— Written request —
Write out each line of the material again, word for word.

— Material provided —
* * *
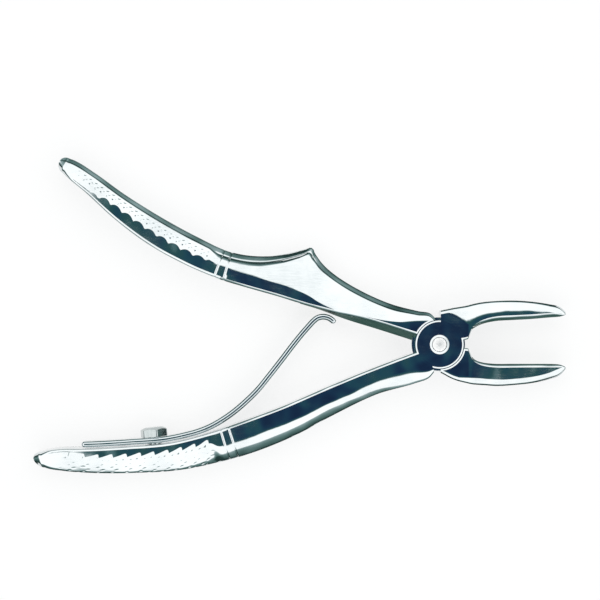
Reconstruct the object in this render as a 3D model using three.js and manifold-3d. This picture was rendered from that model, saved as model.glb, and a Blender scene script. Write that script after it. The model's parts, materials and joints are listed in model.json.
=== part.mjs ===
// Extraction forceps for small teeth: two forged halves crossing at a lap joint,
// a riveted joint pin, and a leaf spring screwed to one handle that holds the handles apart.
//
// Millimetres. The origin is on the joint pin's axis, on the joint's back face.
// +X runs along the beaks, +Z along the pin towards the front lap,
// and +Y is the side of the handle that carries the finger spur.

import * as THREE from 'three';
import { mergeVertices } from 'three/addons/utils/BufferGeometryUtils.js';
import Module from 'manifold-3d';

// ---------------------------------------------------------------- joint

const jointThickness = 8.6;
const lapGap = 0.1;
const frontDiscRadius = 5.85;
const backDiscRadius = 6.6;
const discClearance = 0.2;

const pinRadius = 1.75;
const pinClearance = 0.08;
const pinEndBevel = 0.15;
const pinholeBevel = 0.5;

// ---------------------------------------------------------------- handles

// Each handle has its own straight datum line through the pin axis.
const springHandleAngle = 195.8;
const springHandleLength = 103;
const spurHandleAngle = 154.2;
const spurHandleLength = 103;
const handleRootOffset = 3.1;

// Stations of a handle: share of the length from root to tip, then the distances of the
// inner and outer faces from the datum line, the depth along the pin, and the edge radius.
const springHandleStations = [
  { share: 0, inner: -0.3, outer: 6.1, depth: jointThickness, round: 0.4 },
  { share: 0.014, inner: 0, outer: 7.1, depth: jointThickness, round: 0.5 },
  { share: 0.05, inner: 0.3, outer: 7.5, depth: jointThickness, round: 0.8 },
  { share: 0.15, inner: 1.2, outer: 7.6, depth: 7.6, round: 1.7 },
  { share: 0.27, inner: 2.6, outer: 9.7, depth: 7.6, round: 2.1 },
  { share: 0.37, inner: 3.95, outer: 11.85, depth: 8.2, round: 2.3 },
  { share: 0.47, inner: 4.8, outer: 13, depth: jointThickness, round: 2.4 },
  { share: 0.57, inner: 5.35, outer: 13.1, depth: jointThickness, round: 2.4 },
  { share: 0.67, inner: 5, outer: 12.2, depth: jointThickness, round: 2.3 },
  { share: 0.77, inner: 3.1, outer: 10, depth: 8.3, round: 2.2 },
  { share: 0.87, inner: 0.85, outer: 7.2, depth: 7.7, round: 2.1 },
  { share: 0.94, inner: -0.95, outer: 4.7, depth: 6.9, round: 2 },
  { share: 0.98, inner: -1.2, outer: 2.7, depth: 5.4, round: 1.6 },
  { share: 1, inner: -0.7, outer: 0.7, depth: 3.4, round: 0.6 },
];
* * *
— Task output —
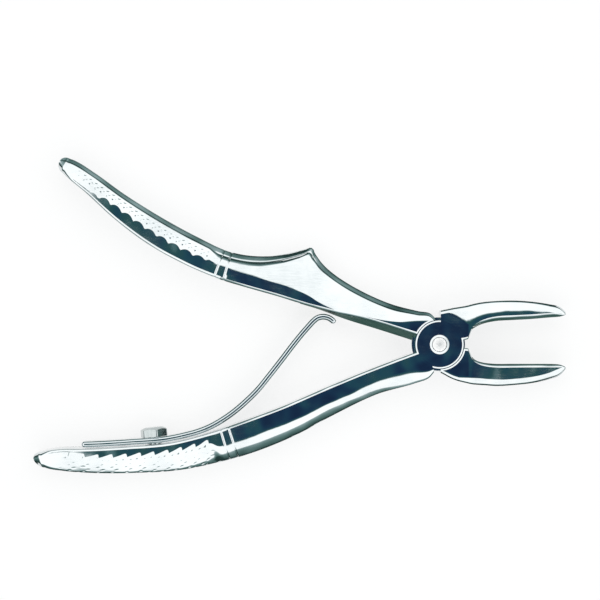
Reconstruct the object in this render as a 3D model using three.js and manifold-3d. This picture was rendered from that model, saved as model.glb, and a Blender scene script. Write that script after it. The model's parts, materials and joints are listed in model.json.
=== part.mjs ===
// Extraction forceps for small teeth: two forged halves crossing at a lap joint,
// a riveted joint pin, and a leaf spring screwed to one handle that holds the handles apart.
//
// Millimetres. The origin is on the joint pin's axis, on the joint's back face.
// +X runs along the beaks, +Z along the pin towards the front lap,
// and +Y is the side of the handle that carries the finger spur.

import * as THREE from 'three';
import { mergeVertices } from 'three/addons/utils/BufferGeometryUtils.js';
import Module from 'manifold-3d';

// ---------------------------------------------------------------- joint

const jointThickness = 8.6;
const lapGap = 0.1;
const frontDiscRadius = 5.85;
const backDiscRadius = 6.6;
const discClearance = 0.2;

const pinRadius = 1.75;
const pinClearance = 0.08;
const pinEndBevel = 0.15;
const pinholeBevel = 0.5;

// ---------------------------------------------------------------- handles

// Each handle has its own straight datum line through the pin axis.
const springHandleAngle = 195.8;
const springHandleLength = 103;
const spurHandleAngle = 154.2;
const spurHandleLength = 103;
const handleRootOffset = 3.1;

// Stations of a handle: share of the length from root to tip, then the distances of the
// inner and outer faces from the datum line, the depth along the pin, and the edge radius.
const springHandleStations = [
  { share: 0, inner: -0.3, outer: 6.1, depth: jointThickness, round: 0.4 },
  { share: 0.014, inner: 0, outer: 7.1, depth: jointThickness, round: 0.5 },
  { share: 0.05, inner: 0.3, outer: 7.5, depth: jointThickness, round: 0.8 },
  { share: 0.15, inner: 1.2, outer: 7.6, depth: 7.6, round: 1.7 },
  { share: 0.27, inner: 2.6, outer: 9.7, depth: 7.6, round: 2.1 },
  { share: 0.37, inner: 3.95, outer: 11.85, depth: 8.2, round: 2.3 },
  { share: 0.47, inner: 4.8, outer: 13, depth: jointThickness, round: 2.4 },
  { share: 0.57, inner: 5.35, outer: 13.1, depth: jointThickness, round: 2.4 },
  { share: 0.67, inner: 5, outer: 12.2, depth: jointThickness, round: 2.3 },
  { share: 0.77, inner: 3.1, outer: 10, depth: 8.3, round: 2.2 },
  { share: 0.87, inner: 0.85, outer: 7.2, depth: 7.7, round: 2.1 },
  { share: 0.94, inner: -0.95, outer: 4.7, depth: 6.9, round: 2 },
  { share: 0.98, inner: -1.2, outer: 2.7, depth: 5.4, round: 1.6 },
  { share: 1, inner: -0.7, outer: 0.7, depth: 3.4, round: 0.6 },
];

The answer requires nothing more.